My company is developing guidelines for employees to document their work so that in the event of an external audit there is a clear trail of what was done. So, just as bench scientists fill in their lab notebooks, we bioinformatics folks are expected to record our work in a "notebook". The question is: what is exactly worth documenting? Should every minor change in a script be recorded? Or should a written summary of what tasks a given program accomplishes suffice? I would like to hear about your experiences in documenting your programming/data analysis work. Thanks, Anjan
That is a very good question. I also frequently have the feeling that there is no parallel to "lab notebooks" in the field of bioinformatics. Namely, the linear/chronological property of lab notebooks is something that can be difficult to trace in bioinformatics.
There are of course, version control systems such as git, svn or cvs which are mainly used to keep track of modifications in code-producing work, but can also be used to control the versions of a paper or more. I don't know of anyone using this to trace bigger projects, though.
So for all of my projects, I usually have a README file at the root of the project which states the goals and the main steps for the project. Then, I usually prepare a .bash script where I record all the steps as I develop the project. This script is heavily commented and some results might also be recorded here for further reference. I never run this script as such, but it contains all the steps and parameters I used for reproducibility purposes. However, the chronology of events is lost here, so I do not know exactly when I decided to add 'option x' to a program call.

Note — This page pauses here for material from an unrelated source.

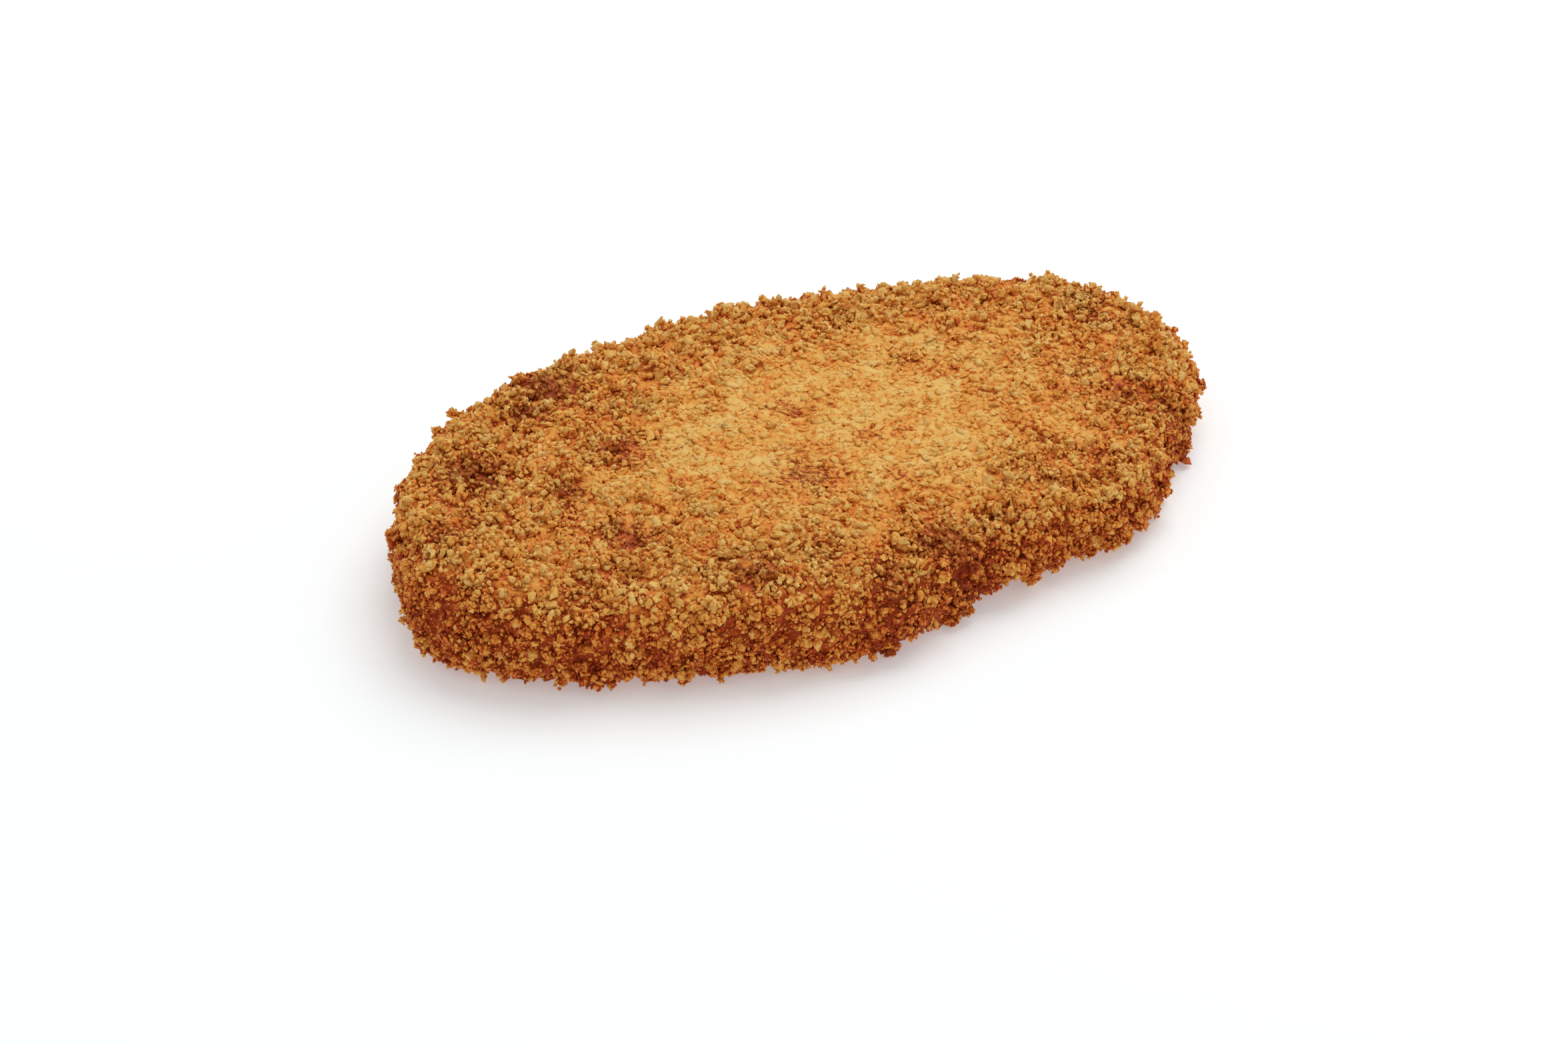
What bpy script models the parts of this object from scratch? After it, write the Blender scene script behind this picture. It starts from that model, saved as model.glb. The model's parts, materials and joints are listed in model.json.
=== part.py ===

When a project gets bigger, things get more complicated, and I don't have a very defined system to keep track of the chronology.
So I use:
- version control for code and articles
- README file to keep track of main project objectives
- heavily commented .bash scripts to record analyses steps
We have multiple ISO certifications at work and these do require that we adhere to certain systems for auditing purposes.
Although I host my own notes in a personal wiki (version controlled) and we have svn or git repositories for our code development work, we also have separate wiki's for changes to underlying hardware systems or software configurations.
We also make use of CERF (http://elntech.com/cerf-software/) which is a proper ELN for full accountability and more formalised planning.
Our audits tend to focus on whether we are adhering to the defined processes. The technology underlying them is less important than making sure that whatever you use to do it, you actually do it.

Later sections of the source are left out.